No deja de ser crucial el mensaje que se transmite cuando un gobierno tiene un notable desinterés en aplicar las perspectivas de género, raza, clase, entre otras, en la selección de personas involucradas en los espacios de toma de decisiones. Y es que sin diversidad no hay ni siquiera el intento de encuentro.
La diversidad no asegura cambios profundos y tampoco debe ser usada como un arma de anticríticas porque todas las personas estamos sujetas a críticas, más aún las que están en espacios de poder; pero sí abre la posibilidad de nuevas miradas en esos espacios. Y, aunque no sea así: ver a personas que se nos parecen o con las que compartimos experiencias sociales similares puede resultar un acto simbólico significativo.
Hay quienes, en esa línea, sostienen que «el verdadero problema» (como si hubiese uno solo) radica en que no hay personas que son parte de grupos sociales excluidos dispuestas a participar de forma activa en política institucional. Hay dos cosas que puedo mencionar al respecto.
Primero, no todos los cargos estatales de toma de decisiones se ganan por elección popular o por méritos. Algunos, muy importantes, como los de los ministros, dependen exclusivamente de la voluntad de un servidor público: el presidente.

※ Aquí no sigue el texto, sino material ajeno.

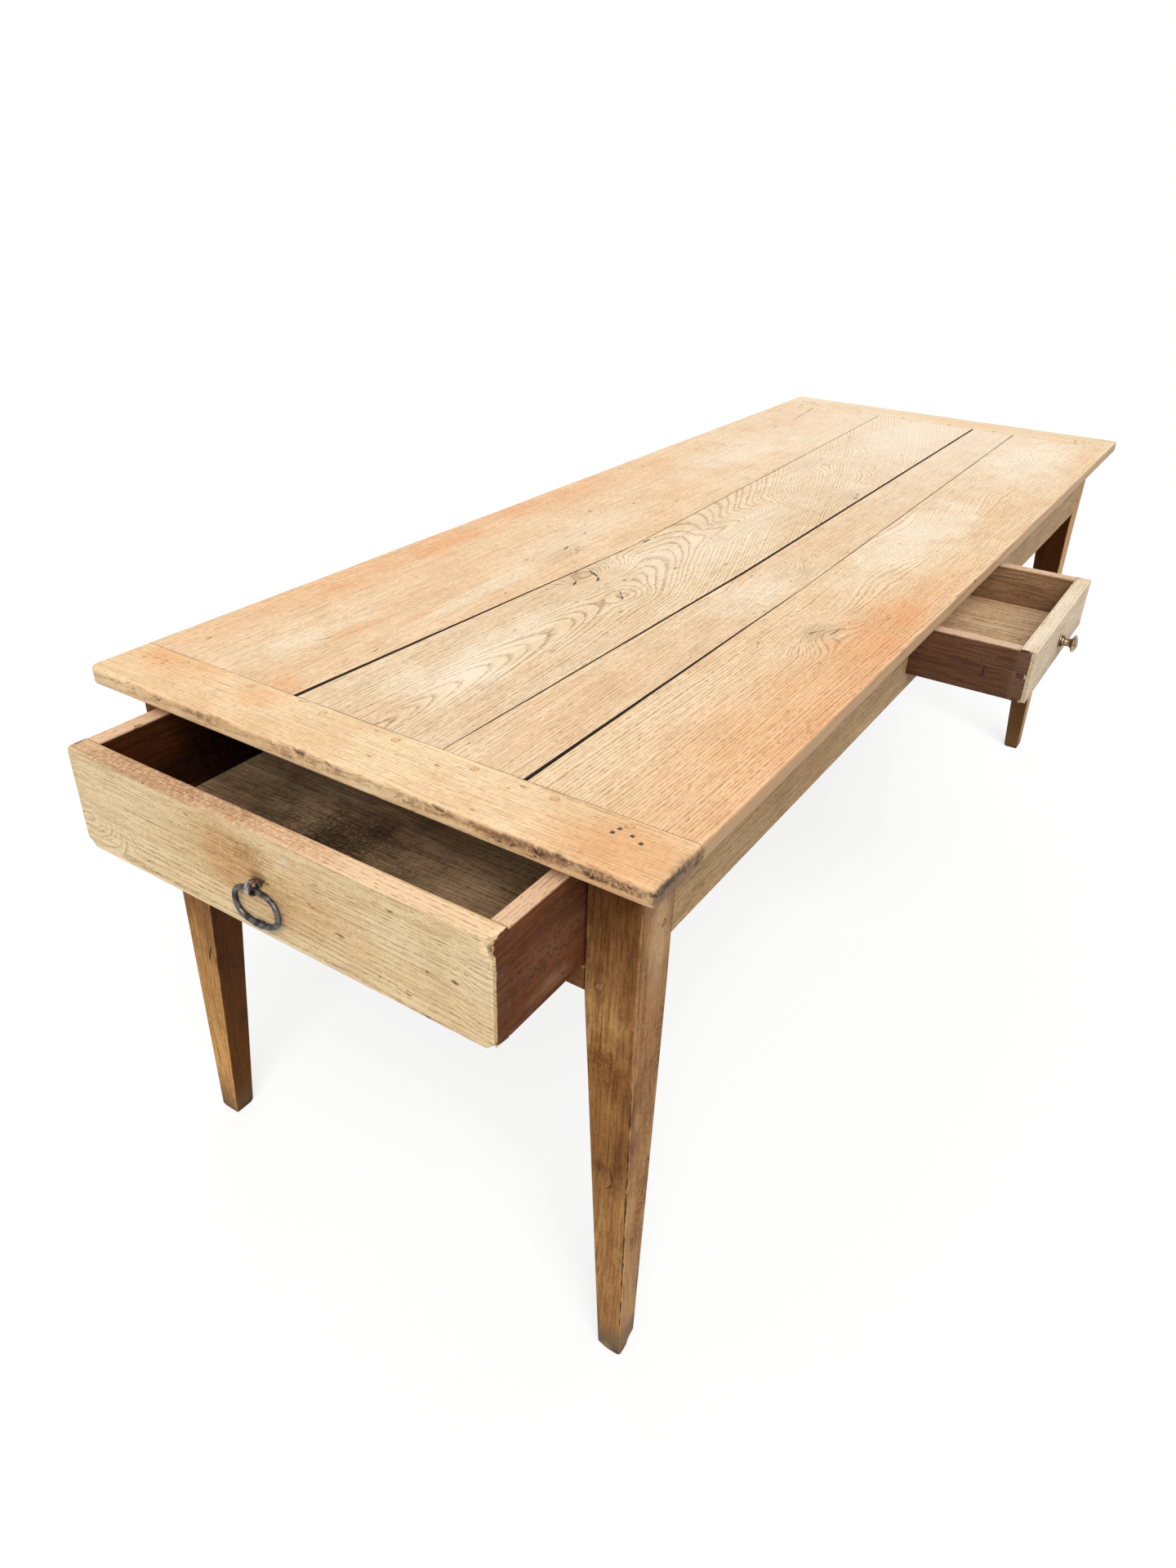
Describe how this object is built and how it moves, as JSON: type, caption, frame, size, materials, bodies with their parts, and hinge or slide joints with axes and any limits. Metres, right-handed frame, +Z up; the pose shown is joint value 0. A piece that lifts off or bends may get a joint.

Segundo, ¿quiénes pueden obtener los méritos a los que hacen referencia? No todas las personas. Y esto no significa un desmerecimiento a los esfuerzos que han atravesado o atraviesan las personas que han obtenido o buscan obtener méritos, sino más bien un señalamiento a fallas sustanciales.
No tiene sentido hablar de un acceso justo a oportunidades por medio de méritos en sistemas desiguales, donde la mayoría de veces esos méritos solo pueden obtenerse gracias a ventajas sistémicas.
Es un círculo vicioso en el que quienes se quedan atrás son, nuevamente, quienes históricamente han recibido la carga negativa de la desigualdad.
¿Cuál es la posibilidad de que alguien obtenga méritos, académicos por ejemplo, si tiene que trabajar más de ocho horas al día para alcanzar lo mínimo para vivir sin tiempo alguno para siquiera poder culminar sus estudios universitarios?
Si le ponemos género y raza a ese alguien, nos encontramos con que «entre las personas de mayor nivel educacional (ocho años y más de instrucción) el extremo superior de la escala de ingresos es ocupado por los hombres no indígenas ni afrodescendientes, seguidos por los hombres afrodescendientes, las mujeres no indígenas ni afrodescendientes, las mujeres afrodescendientes, los hombres indígenas y, finalmente, las mujeres indígenas», según el informe Mujeres afrodescendientes en América Latina y el Caribe: Deudas de igualdad, de CEPAL. Acceso justo a oportunidades, pero ¿con qué oportunidades?
Es decir que, por un lado, se continúa negando la posibilidad de acceder a espacios de toma de decisiones a quienes, siendo parte de grupos sociales excluidos, tienen actual disponibilidad para aportar en esos espacios.
Por otro lado, se continúa negando la posibilidad de alcanzar esa disponibilidad a tantas otras personas que son parte de esos grupos, a causa de la falta de garantía de derechos fundamentales, como el de la educación integral o el del trabajo justo.
Hay deudas históricas que merecen reparaciones históricas. ¿La diversificación de los espacios de toma de decisiones es lo mínimo? Sí. Y lo mínimo no debe ser lo aspiracional, pero hay un problema gravísimo cuando ni siquiera a lo mínimo se puede llegar.